The FCA has maintained its proposals to remove the current exemption for SME research (on companies with a market capitalisation below £200 million), and to add an exemption for short-term trading commentary and advice linked to trade execution. It reports that, of those who expressed a view, a substantial majority of respondents were in favour of these changes.

Interestingly, in its response the FCA admits that “the costs we reported in our CBA are not as robust as we would like”, and “We do agree that there may be some additional ongoing costs to firms of maintaining the guardrails that we did not account for in the CBA”. However, this does not seem to have impacted the FCA’s overall approach.

Next Steps

The changes will take effect on 1 August 2024, so firms will be able to take advantage of the new optionality from this date if they wish to. Therefore, it will be up to firms as to if, or when, they choose to rebundle payments for research. It will be interesting to see how widely this option is taken up in practice.

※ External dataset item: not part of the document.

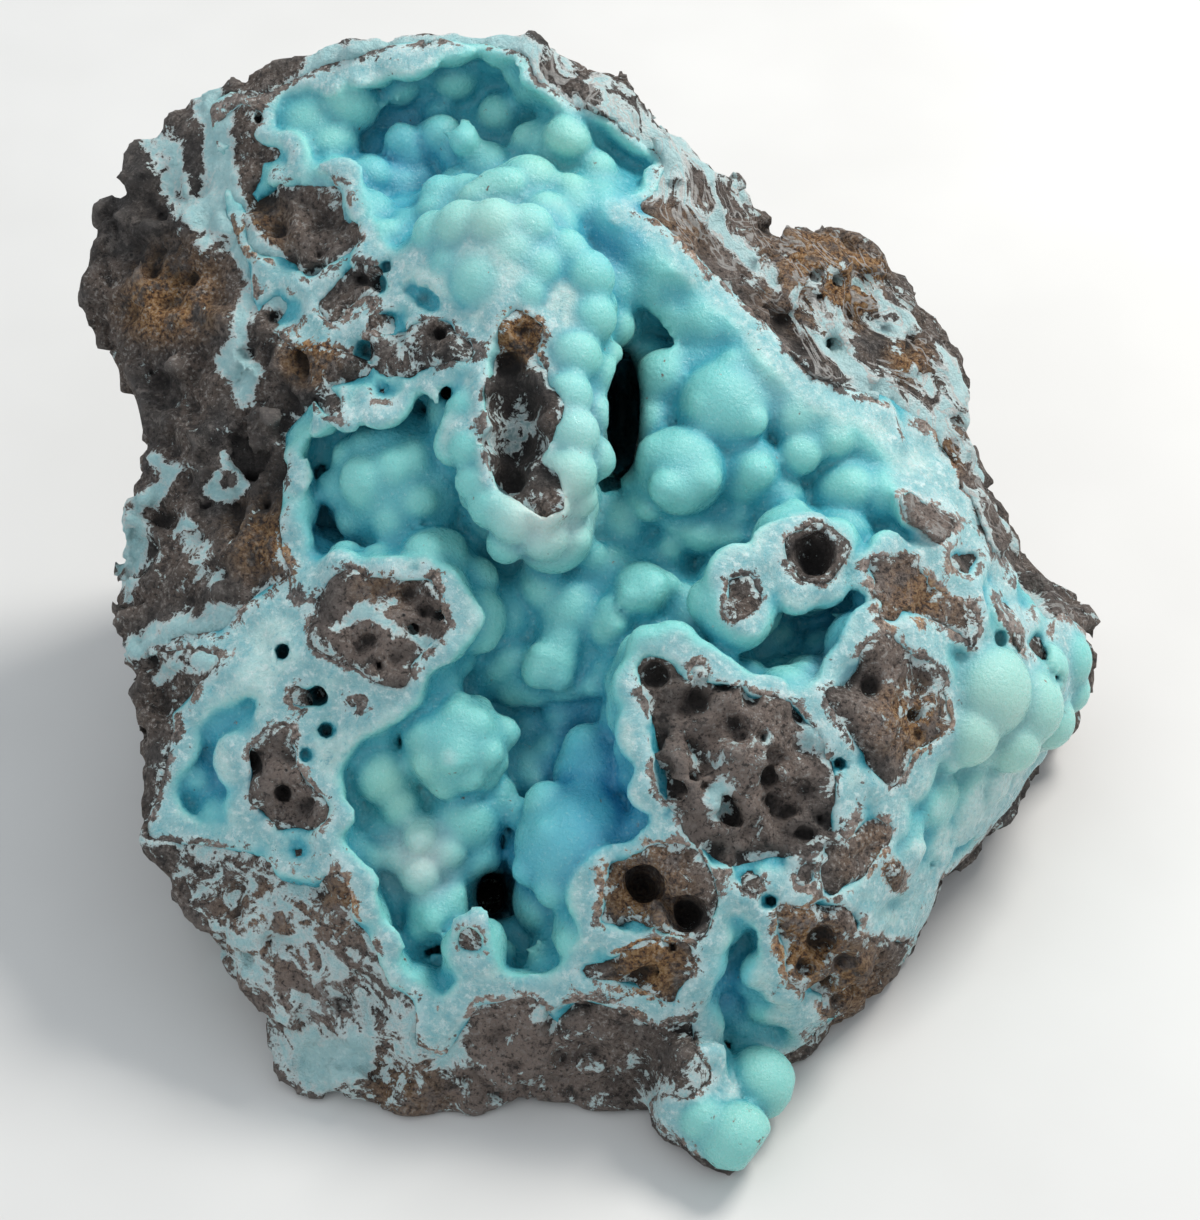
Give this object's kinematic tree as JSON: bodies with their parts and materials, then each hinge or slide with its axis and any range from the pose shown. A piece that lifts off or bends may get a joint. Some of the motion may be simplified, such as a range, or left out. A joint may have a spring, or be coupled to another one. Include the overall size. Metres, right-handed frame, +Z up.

The FCA has not provided any further updates as to when it or HM Treasury might look to take forward any of the other recommendations made by the Investment Research Review. The FCA reports that it received feedback on a number of issues not addressed in the consultation, some of which appear to be relevant to other recommendations of the Review. While it does not address this feedback in PS24/7, hopefully it will take this feedback into account in its future work. The FCA also notes that it still intends to consult on equivalent rule changes for fund managers, and plans to do so in the autumn.